The extra finish bonus that changes behaviour
Here’s the new twist: ESPN also reports a $25,000 payment for every finish by an athlete who does not land one of the $100,000 bonuses.
That matters because it rewards finishes even on stacked cards where the headline bonuses are hard to win. As a result, a fighter can chase a stoppage late and still have a financial reason to do it, even if they think the $100,000 awards will go elsewhere.
Why older bonus numbers still show up online
UFC.com’s “bonus coverage” language in 2025 still refers to “an extra $50,000” So, when you see older guides quoting $50k, it often reflects that older standard.
Venum pay (promotional guidelines compliance): the quieter layer of income
Many fans miss this part because it rarely trends on fight night. Yet it can add a predictable amount of money to a fighter’s week.
When the Venum outfitting deal launched, Fighters Only reported a tiered pay scale based on the number of UFC bouts, plus special figures for title challengers and champions. It listed:
- $4,000 for 1–3 bouts
- scaling up to $21,000 for 21+ bouts
- $32,000 for title challengers
- $42,000 for champions
Even if figures shift over time, the published structure shows the core idea: status and experience can trigger consistent add-on pay.
PPV points: big money for a smaller group
Fans talk about PPV points constantly. However, they don’t apply to everyone.
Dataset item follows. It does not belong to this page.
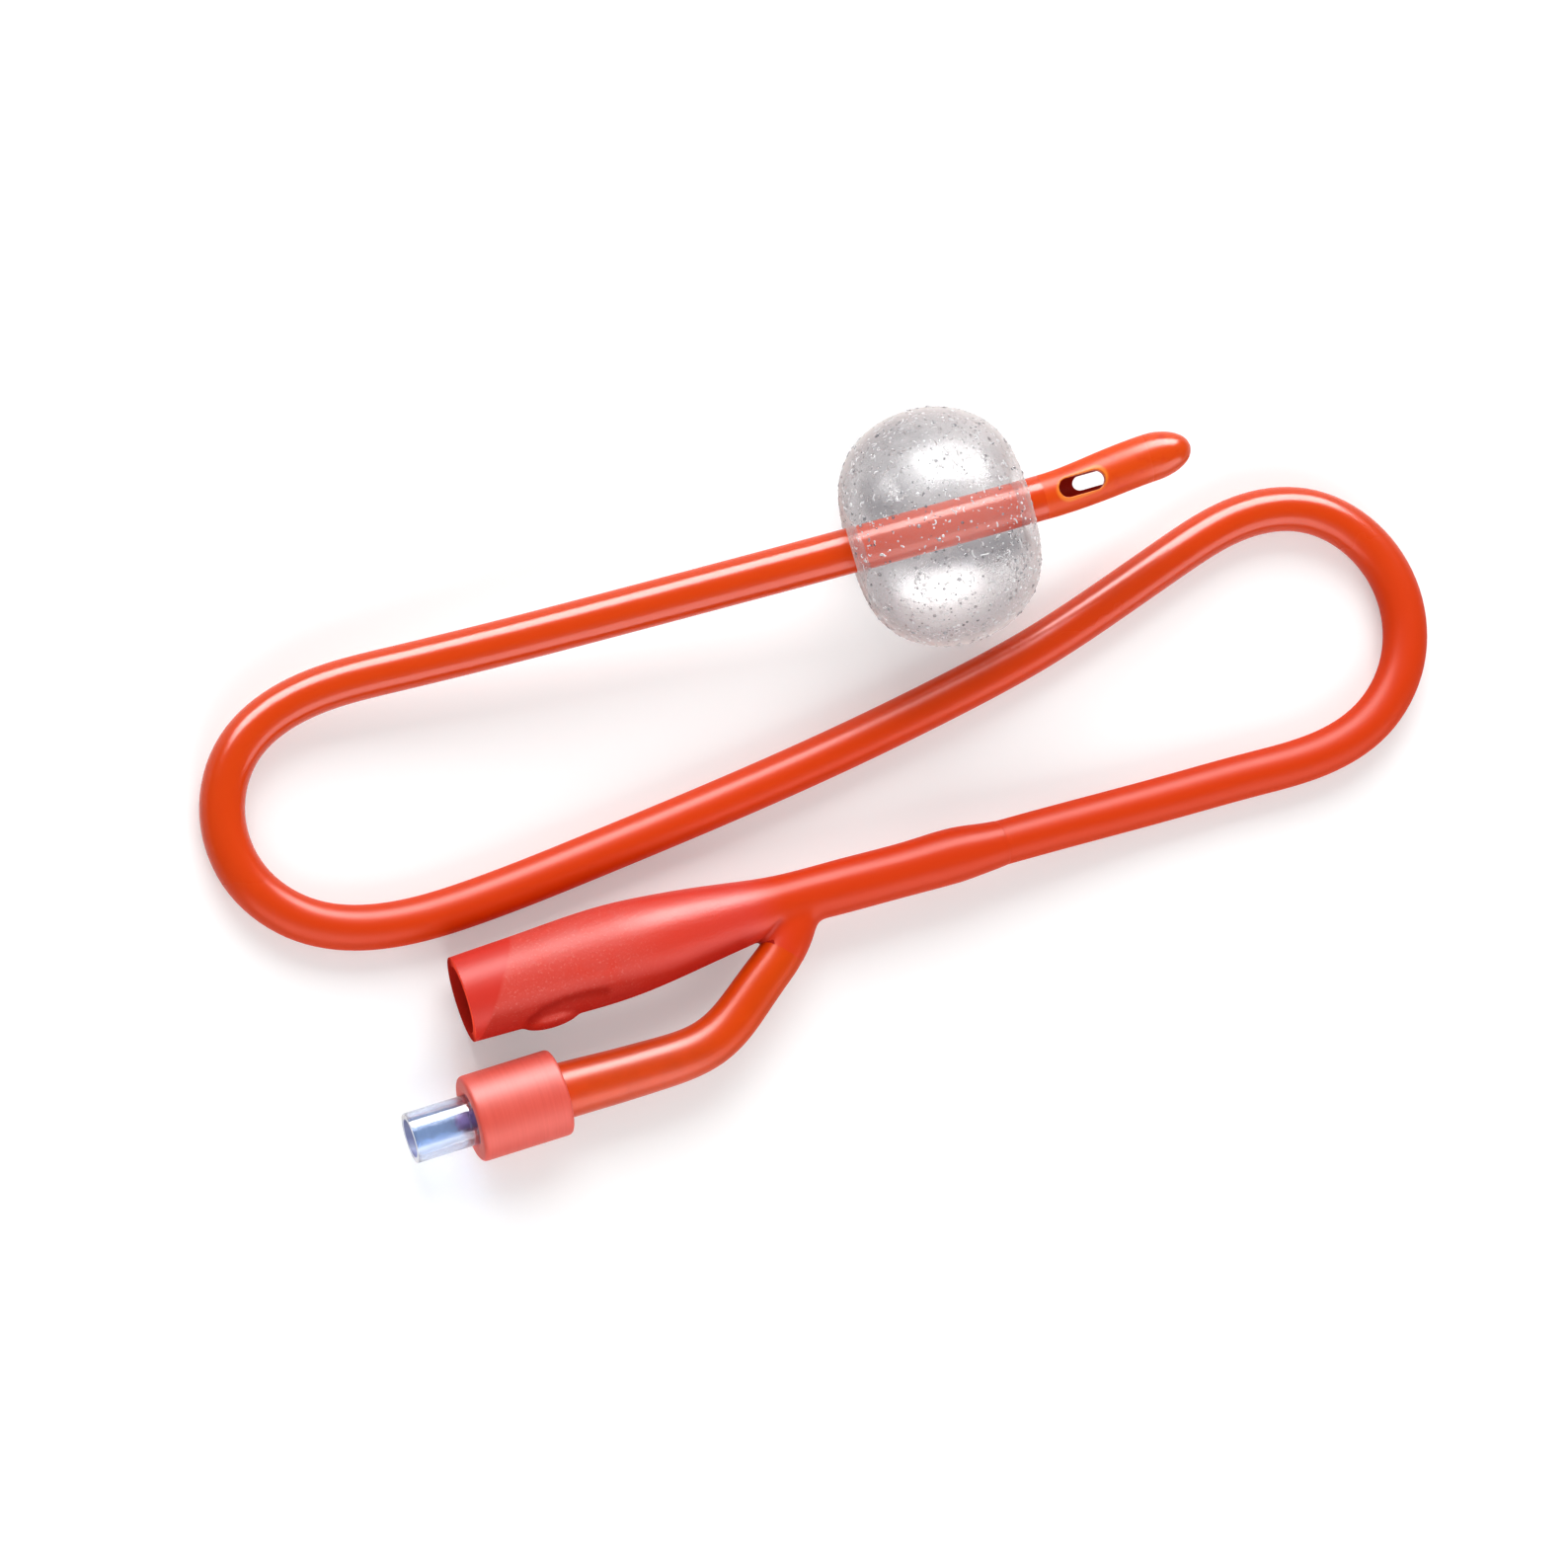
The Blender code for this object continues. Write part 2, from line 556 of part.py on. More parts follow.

Generally, they sit in contracts for champions and a limited number of marquee names.
So, treat PPV points as an “elite lane”. Once a fighter enters that lane, earnings can jump. Until then, most fighters rely far more on contract pay, compliance pay, and bonuses.
If you like exploring how star power and earnings intersect, these background reads can help:
“Reported pay” vs what a fighter actually keeps
Even when you see a clean number, it’s usually gross, not net. Fighters pay teams, camps, and professional support, and those costs add up across a year.
So, instead of asking “What did they earn?”, a better question is: Which pay streams are applied, and what costs follow?
If you want a non-UFC example that explains why fight pay works like layers, this piece breaks it down clearly: Boxing purse split explained
Quick FAQ
How much is the UFC Performance of the Night bonus in 2026?
ESPN reports it is now $100,000.
How much is Fight of the Night?
ESPN reports the fight night bonuses are now $100,000, and Fight of the Night is part of that structure.
What’s the new finish bonus?
ESPN reports a $25,000 bonus for every athlete who records a finish but doesn’t win one of the $100,000 bonuses.
Why do some sites still say $50,000?
UFC.com’s 2025 “bonus coverage” articles still describe bonuses as “an extra $50,000”, so older explainers often repeat that standard.
The clean takeaway
UFC fighter pay is a layered deal. Contract pay builds the base. Compliance pay adds steady fight-week money. Then bonuses create the spikes, and in 2026, those spikes got much bigger because the UFC doubled the main awards and added a finish incentive.